- What you are asked to do: Return, exactly as written, the run of lines that begins at the line containing "slider, pull = slider_pair(side_slider_place())" and ends at the line containing "if empty is". Nothing outside that run belongs in the answer.
[BEGIN Input material]
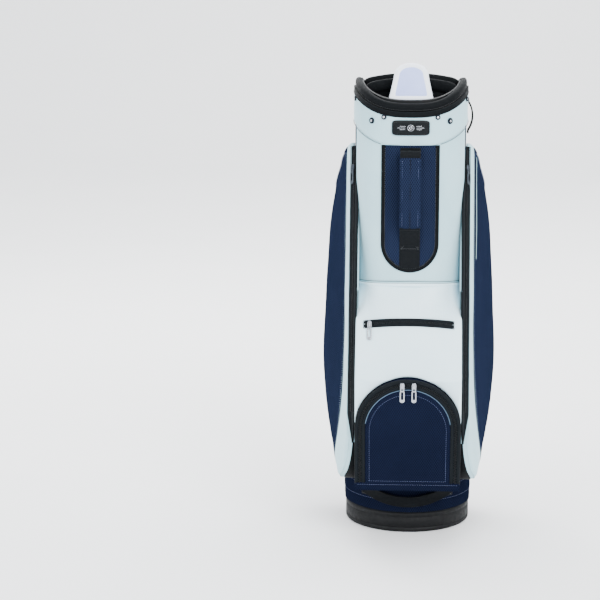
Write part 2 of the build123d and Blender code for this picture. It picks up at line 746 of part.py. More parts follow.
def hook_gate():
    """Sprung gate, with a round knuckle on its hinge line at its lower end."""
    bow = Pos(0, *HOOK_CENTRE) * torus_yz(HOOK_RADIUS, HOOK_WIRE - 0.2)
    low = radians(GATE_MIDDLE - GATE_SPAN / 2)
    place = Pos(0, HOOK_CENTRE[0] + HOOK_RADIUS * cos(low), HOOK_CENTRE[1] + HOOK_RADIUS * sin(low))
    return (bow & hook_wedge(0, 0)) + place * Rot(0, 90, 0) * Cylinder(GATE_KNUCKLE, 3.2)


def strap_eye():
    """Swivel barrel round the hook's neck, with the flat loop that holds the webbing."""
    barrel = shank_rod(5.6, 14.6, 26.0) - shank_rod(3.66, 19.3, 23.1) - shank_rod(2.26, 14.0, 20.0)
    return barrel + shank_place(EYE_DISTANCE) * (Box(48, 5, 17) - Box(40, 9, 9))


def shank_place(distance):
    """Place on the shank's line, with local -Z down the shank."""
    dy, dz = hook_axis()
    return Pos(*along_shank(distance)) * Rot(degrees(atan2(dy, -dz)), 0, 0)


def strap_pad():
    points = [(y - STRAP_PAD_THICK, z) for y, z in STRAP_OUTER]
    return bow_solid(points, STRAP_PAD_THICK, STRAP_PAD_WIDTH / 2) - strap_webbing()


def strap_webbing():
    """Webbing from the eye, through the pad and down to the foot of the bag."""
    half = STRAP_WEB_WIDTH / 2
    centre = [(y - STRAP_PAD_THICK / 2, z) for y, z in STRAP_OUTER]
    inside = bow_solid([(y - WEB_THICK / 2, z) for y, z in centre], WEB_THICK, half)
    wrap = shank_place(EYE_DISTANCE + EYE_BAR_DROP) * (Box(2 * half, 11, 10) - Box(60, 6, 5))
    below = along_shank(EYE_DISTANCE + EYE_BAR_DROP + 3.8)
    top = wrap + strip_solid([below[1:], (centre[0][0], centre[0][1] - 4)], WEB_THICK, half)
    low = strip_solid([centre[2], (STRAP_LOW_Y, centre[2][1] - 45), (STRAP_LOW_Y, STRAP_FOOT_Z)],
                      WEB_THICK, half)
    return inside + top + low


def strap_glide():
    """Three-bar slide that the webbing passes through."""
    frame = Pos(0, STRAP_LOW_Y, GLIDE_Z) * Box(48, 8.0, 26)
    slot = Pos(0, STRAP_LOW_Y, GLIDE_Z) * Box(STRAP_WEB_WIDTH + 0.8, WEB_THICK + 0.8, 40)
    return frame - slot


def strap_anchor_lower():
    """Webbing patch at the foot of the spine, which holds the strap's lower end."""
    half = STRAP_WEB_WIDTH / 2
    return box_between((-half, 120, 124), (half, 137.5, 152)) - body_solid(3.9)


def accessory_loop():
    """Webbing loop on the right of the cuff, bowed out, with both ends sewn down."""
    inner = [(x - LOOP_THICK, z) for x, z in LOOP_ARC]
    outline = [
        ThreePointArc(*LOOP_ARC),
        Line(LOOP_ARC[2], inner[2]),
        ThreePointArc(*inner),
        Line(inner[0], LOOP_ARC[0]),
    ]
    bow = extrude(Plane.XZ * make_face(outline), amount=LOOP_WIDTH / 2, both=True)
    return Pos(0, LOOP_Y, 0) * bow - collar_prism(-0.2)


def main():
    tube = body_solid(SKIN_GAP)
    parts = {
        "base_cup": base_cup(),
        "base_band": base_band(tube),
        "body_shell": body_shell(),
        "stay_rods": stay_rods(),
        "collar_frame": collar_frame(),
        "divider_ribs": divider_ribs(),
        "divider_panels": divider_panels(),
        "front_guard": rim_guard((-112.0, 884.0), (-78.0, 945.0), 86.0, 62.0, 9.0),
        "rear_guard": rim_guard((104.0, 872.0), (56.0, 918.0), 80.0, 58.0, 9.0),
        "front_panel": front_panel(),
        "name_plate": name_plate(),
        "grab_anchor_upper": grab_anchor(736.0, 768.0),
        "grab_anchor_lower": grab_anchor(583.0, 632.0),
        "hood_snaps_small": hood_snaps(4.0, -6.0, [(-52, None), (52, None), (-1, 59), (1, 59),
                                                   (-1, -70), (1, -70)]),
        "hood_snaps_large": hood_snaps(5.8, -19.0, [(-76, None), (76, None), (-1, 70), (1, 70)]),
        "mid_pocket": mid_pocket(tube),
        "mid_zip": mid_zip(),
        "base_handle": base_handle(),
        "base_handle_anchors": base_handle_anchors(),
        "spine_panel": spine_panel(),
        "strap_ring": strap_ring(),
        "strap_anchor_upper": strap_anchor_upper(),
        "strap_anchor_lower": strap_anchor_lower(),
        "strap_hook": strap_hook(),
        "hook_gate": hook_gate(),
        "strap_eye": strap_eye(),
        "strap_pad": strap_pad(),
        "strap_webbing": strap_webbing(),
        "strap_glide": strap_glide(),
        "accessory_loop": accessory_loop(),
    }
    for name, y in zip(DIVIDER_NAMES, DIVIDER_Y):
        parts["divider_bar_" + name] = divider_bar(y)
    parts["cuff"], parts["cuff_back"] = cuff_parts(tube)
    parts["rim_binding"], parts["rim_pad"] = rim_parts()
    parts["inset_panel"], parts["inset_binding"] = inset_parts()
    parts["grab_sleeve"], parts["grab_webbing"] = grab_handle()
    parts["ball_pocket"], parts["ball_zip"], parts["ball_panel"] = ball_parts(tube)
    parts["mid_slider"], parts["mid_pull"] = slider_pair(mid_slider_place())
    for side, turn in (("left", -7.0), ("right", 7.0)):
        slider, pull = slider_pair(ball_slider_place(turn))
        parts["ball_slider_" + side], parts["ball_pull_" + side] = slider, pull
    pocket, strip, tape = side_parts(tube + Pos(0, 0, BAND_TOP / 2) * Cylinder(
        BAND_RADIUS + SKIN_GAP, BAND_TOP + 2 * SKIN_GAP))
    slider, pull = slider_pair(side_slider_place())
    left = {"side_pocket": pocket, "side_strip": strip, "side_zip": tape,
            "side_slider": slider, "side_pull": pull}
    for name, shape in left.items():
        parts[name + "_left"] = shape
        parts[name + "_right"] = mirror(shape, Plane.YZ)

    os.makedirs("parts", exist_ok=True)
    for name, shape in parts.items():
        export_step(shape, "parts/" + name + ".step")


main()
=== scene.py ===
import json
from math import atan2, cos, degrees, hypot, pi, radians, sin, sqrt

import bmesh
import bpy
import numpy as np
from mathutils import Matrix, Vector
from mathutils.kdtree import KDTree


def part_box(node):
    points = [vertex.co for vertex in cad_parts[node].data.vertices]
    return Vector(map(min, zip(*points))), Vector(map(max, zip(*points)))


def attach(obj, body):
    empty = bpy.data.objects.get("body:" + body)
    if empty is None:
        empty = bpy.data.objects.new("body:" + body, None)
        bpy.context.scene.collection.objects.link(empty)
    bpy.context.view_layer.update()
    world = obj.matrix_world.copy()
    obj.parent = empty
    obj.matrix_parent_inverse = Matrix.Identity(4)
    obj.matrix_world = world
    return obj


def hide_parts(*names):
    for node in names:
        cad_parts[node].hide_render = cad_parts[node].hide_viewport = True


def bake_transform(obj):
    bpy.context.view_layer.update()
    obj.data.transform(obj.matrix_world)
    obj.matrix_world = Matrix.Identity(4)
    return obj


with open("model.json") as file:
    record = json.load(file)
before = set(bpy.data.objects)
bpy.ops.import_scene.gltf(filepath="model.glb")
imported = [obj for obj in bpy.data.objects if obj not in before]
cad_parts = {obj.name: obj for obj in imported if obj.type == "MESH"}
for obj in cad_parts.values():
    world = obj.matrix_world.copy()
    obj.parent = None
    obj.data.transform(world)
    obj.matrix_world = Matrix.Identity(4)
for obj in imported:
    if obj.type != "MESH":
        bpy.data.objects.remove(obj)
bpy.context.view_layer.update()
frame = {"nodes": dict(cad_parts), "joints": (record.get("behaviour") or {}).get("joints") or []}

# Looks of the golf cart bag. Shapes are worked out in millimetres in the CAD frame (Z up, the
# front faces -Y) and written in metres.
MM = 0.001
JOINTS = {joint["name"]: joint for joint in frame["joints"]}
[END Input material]
[BEGIN Input material]
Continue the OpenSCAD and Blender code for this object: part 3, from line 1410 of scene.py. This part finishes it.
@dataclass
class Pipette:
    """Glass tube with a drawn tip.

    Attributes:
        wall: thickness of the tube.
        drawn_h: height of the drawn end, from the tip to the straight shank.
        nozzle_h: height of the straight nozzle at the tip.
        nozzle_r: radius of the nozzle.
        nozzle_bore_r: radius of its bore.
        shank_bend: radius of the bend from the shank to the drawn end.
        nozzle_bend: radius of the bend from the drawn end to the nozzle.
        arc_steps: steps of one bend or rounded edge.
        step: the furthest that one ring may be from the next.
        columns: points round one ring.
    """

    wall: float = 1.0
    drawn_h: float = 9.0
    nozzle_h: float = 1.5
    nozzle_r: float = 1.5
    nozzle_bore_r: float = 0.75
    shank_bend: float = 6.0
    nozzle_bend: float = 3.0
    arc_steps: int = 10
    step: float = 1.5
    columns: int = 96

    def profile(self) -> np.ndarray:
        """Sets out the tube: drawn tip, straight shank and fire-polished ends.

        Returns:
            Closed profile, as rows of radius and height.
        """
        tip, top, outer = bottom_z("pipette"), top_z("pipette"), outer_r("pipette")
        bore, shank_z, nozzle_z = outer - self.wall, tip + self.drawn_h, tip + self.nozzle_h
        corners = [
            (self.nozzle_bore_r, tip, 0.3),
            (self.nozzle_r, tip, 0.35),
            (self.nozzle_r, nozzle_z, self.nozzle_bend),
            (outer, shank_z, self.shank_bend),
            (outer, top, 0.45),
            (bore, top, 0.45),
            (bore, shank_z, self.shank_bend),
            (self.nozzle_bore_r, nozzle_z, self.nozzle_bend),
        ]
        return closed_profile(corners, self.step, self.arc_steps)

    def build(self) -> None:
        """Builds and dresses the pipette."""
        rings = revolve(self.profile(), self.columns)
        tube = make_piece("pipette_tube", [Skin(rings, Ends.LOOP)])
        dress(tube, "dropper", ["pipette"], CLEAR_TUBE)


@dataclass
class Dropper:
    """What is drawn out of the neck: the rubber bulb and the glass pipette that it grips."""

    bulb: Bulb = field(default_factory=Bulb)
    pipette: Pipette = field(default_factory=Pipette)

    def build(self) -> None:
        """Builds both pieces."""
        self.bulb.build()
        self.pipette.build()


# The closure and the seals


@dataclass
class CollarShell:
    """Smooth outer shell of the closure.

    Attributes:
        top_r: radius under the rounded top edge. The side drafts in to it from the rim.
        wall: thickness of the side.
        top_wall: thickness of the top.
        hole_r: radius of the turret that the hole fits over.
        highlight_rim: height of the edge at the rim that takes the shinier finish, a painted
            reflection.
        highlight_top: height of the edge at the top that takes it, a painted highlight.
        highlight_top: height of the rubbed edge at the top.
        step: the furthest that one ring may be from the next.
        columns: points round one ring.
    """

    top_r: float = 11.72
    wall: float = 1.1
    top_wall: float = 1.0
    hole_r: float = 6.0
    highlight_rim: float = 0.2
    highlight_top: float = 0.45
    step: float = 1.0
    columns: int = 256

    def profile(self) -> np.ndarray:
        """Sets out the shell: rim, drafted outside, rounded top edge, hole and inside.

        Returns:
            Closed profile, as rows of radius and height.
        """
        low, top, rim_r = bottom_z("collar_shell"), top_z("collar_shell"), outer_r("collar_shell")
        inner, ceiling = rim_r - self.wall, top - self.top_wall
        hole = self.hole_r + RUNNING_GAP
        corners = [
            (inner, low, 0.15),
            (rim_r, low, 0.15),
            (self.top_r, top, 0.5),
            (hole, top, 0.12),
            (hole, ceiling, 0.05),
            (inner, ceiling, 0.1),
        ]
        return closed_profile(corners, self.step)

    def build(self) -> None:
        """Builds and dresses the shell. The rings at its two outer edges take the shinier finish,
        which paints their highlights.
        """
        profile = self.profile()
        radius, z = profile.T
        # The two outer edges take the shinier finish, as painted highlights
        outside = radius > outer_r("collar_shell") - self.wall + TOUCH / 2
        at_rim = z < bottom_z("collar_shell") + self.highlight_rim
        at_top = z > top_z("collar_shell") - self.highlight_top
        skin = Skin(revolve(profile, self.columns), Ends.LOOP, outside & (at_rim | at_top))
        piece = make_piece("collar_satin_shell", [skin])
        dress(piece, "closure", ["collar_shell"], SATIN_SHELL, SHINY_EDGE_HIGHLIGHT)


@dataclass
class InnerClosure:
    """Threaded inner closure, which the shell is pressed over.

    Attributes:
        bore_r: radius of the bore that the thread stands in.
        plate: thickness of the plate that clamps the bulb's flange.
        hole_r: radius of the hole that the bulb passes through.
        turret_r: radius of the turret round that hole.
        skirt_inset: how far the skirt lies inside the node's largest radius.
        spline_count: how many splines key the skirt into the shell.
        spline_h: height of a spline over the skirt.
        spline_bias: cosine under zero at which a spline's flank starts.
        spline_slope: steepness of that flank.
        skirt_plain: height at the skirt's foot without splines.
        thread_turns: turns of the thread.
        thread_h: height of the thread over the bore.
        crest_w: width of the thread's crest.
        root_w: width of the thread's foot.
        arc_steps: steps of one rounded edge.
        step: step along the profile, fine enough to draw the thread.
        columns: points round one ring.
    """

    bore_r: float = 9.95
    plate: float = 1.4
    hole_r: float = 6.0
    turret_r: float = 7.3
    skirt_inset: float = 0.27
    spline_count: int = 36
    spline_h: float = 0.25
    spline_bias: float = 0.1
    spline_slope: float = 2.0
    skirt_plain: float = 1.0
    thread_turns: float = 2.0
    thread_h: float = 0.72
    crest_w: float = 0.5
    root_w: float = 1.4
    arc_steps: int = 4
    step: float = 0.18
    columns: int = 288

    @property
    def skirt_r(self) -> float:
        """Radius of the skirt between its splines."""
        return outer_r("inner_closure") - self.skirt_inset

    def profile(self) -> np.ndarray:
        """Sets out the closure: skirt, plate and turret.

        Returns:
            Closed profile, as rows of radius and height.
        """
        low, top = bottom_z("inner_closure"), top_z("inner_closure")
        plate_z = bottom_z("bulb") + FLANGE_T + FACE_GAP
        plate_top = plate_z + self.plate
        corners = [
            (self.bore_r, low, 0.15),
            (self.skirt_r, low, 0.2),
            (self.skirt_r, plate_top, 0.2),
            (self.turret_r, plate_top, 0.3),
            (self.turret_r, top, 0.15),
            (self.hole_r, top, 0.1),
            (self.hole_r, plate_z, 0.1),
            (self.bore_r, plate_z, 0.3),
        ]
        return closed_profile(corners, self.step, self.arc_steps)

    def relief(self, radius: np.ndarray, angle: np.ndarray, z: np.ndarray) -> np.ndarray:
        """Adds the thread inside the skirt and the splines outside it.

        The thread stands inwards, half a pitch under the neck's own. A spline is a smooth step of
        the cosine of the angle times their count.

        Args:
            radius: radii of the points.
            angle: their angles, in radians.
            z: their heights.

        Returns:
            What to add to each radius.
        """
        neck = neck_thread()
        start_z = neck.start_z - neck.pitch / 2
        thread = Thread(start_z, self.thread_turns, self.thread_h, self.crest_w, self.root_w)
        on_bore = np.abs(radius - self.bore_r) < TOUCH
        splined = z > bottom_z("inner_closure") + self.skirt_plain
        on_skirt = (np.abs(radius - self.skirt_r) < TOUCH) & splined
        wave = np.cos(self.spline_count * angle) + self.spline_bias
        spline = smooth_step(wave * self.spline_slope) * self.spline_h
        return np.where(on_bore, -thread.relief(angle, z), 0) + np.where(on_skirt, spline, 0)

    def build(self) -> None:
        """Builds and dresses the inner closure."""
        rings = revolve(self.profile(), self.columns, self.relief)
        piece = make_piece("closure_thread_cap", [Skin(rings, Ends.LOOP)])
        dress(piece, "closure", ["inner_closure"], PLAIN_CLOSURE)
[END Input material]
- Solution below:
    slider, pull = slider_pair(side_slider_place())
    left = {"side_pocket": pocket, "side_strip": strip, "side_zip": tape,
            "side_slider": slider, "side_pull": pull}
    for name, shape in left.items():
        parts[name + "_left"] = shape
        parts[name + "_right"] = mirror(shape, Plane.YZ)

    os.makedirs("parts", exist_ok=True)
    for name, shape in parts.items():
        export_step(shape, "parts/" + name + ".step")


main()
=== scene.py ===
import json
from math import atan2, cos, degrees, hypot, pi, radians, sin, sqrt

import bmesh
import bpy
import numpy as np
from mathutils import Matrix, Vector
from mathutils.kdtree import KDTree


def part_box(node):
    points = [vertex.co for vertex in cad_parts[node].data.vertices]
    return Vector(map(min, zip(*points))), Vector(map(max, zip(*points)))


def attach(obj, body):
    empty = bpy.data.objects.get("body:" + body)
    if empty is None:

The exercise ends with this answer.